Hey DTV, fix this bug!


----------



## cawall (Sep 30, 2006)

If it really was guide driven I would think it would actually record the episodes and not just mark them so that leads me to believe it's a bug.


----------



## Mark20 (Dec 25, 2006)

A while ago I had a recording conflict due to adding a few minutes to the end of recordings. The To Do list noted the shows that wouldn't record and gave a sub-menu with the reason why. I didn't pay attention to the what was indicated in the guide.

You may want to see what the To Do list says. If it says not recording due to a repeat, you have your answer. The software may go down to the wire to see if its still marked as repeat in the guide data.


----------



## qwerty (Feb 19, 2006)

Mark20 said:


> You may want to see what the To Do list says. If it says not recording due to a repeat, you have your answer.


That would work great, except that the To Do list won't tell you if it's not recording due to a repeat. At least I've never seen it in my two years with the R15.


----------



## subeluvr (Jan 14, 2007)

qwerty said:


> That would work great, except that the To Do list won't tell you if it's not recording due to a repeat. At least I've never seen it in my two years with the R15.


I agree with querty.

The to-do list will tell you something is not going to record if there's a conflict but that's all I've seen. Prior to the R)) thing I've never seen a repeat listed to record in the to-do list.

The R)) puzzlement is an entirely different animal.


----------



## ThomasM (Jul 20, 2007)

Before the "R" bug as I call it appeared, there WAS a bug whereupon shows that SHOULD have been recorded as part of a Series Link were not placed in the TO DO list....but you could bring up the Prioritizer entry for the show and choose the EPISODES menu item and _only the shows that were placed in the TO DO list and actually were going to be recorded appeared with the R))) icon_.

That was bad enough having shows part of a Series Link not being recorded, but users could easily identify them and FIX THEM so they WOULD be recorded.

Meanwhile, the "new R bug" lists every instance of the Series Link show in both the "episodes list" and also in the guide itself. So if you look at tonight's TV listings in your guide, you might see a couple shows that have Series Links flagged with the "R)))" icon. But they may NOT be in the TO DO list and if not they won't be recorded. You also might examine the EPISODES listing by choosing the Prioritizer entry for your Series Link and discover every instance of your show listed with the "R)))" icon. BUT once again they may NOT appear in the TO DO list and if not, they won't be recorded.

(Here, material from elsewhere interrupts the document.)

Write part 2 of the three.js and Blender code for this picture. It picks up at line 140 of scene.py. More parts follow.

This has a goodly number of subscribers very, very unhappy! I find that I have to check my TO DO list each and every day to be sure I won't miss a show because it isn't scheduled to be recorded.


----------



## lschwarcz (Sep 1, 2006)

ThomasM said:


> Before the "R" bug as I call it appeared, there WAS a bug whereupon shows that SHOULD have been recorded as part of a Series Link were not placed in the TO DO list....but you could bring up the Prioritizer entry for the show and choose the EPISODES menu item and _only the shows that were placed in the TO DO list and actually were going to be recorded appeared with the R))) icon_.
> 
> That was bad enough having shows part of a Series Link not being recorded, but users could easily identify them and FIX THEM so they WOULD be recorded.
> 
> ...


I agree that this certainly is a bug. But, I once (and only once) saw something that leads me to believe that it's a bug in a neat enhancement. One time I saw the R))) but there was also a white circle around the R. So, and this is a WAG (wild a$$ guess) as they say but maybe the intent was to have the "R)))" there to show that you set an SL for that show and the "R)))" with the white circle would indicate that it was actually going to record that episode of the show?

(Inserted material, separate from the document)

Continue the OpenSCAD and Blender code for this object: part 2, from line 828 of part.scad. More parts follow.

But, like I said, I only saw that happen once.

Thanks,
Larry.


----------



## qwerty (Feb 19, 2006)

lschwarcz said:


> I agree that this certainly is a bug. But, I once (and only once) saw something that leads me to believe that it's a bug in a neat enhancement. One time I saw the R))) but there was also a white circle around the R. So, and this is a WAG (wild a$$ guess) as they say but maybe the intent was to have the "R)))" there to show that you set an SL for that show and the "R)))" with the white circle would indicate that it was actually going to record that episode of the show?
> 
> But, like I said, I only saw that happen once.
> 
> ...


If that were the case, it's clearly not working correctly. It was reported in the CE releases. It never should have made it to a national release, as that's the purpose of CE's.


----------



## Bud33 (Jan 26, 2006)

This R)) thing is really getting confusing..... Tonight, On my local channel 2 which is NBC, Law and Order SVU was listed at 9:00 and Law and Order, was listed at ten. Both were marked with R)) but only Law and Order appeared in the TO DO LIST. Guess what?????? They were BOTH REPEATS


----------



## tpetri (Feb 4, 2008)

And I thought I was confused about how to operate this service and receiver BEFORE I read this thread. Now my head is spinning and I don't think I can go back in there (the room with the 15!)


----------



## ThomasM (Jul 20, 2007)

Bud33 said:


> This R)) thing is really getting confusing..... Tonight, On my local channel 2 which is NBC, Law and Order SVU was listed at 9:00 and Law and Order, was listed at ten. Both were marked with R)) but only Law and Order appeared in the TO DO LIST. Guess what?????? They were BOTH REPEATS


The "Law & Order" series of programs seem to be a particular challenge to the series link software. On my R15's, the plain old "L & O" NEVER seems to get placed in the TO DO list, but it ALWAYS appears in the episode list. Other versions of "L & O" including Criminal Intent and Special Victims Unit seem to also baffle the Series Link software. Personally, I think Dick Wolf (the producer) decided to have some fun with electronic program guide providers and others that had to deal with that data.


----------



## ThomasM (Jul 20, 2007)

tpetri said:


> And I thought I was confused about how to operate this service and receiver BEFORE I read this thread. Now my head is spinning and I don't think I can go back in there (the room with the 15!)


It's OK. They aren't going to install the SkyNet software until the next CE.


----------



## The Merg (Jun 24, 2007)

lschwarcz said:


> I agree that this certainly is a bug. But, I once (and only once) saw something that leads me to believe that it's a bug in a neat enhancement. One time I saw the R))) but there was also a white circle around the R. So, and this is a WAG (wild a$$ guess) as they say but maybe the intent was to have the "R)))" there to show that you set an SL for that show and the "R)))" with the white circle would indicate that it was actually going to record that episode of the show?
> 
> But, like I said, I only saw that happen once.
> 
> ...


The R with a white circle around it means the show is currently recording. As the show was a part of a SL, instead of an R it was the R)) symbol.

- Merg


----------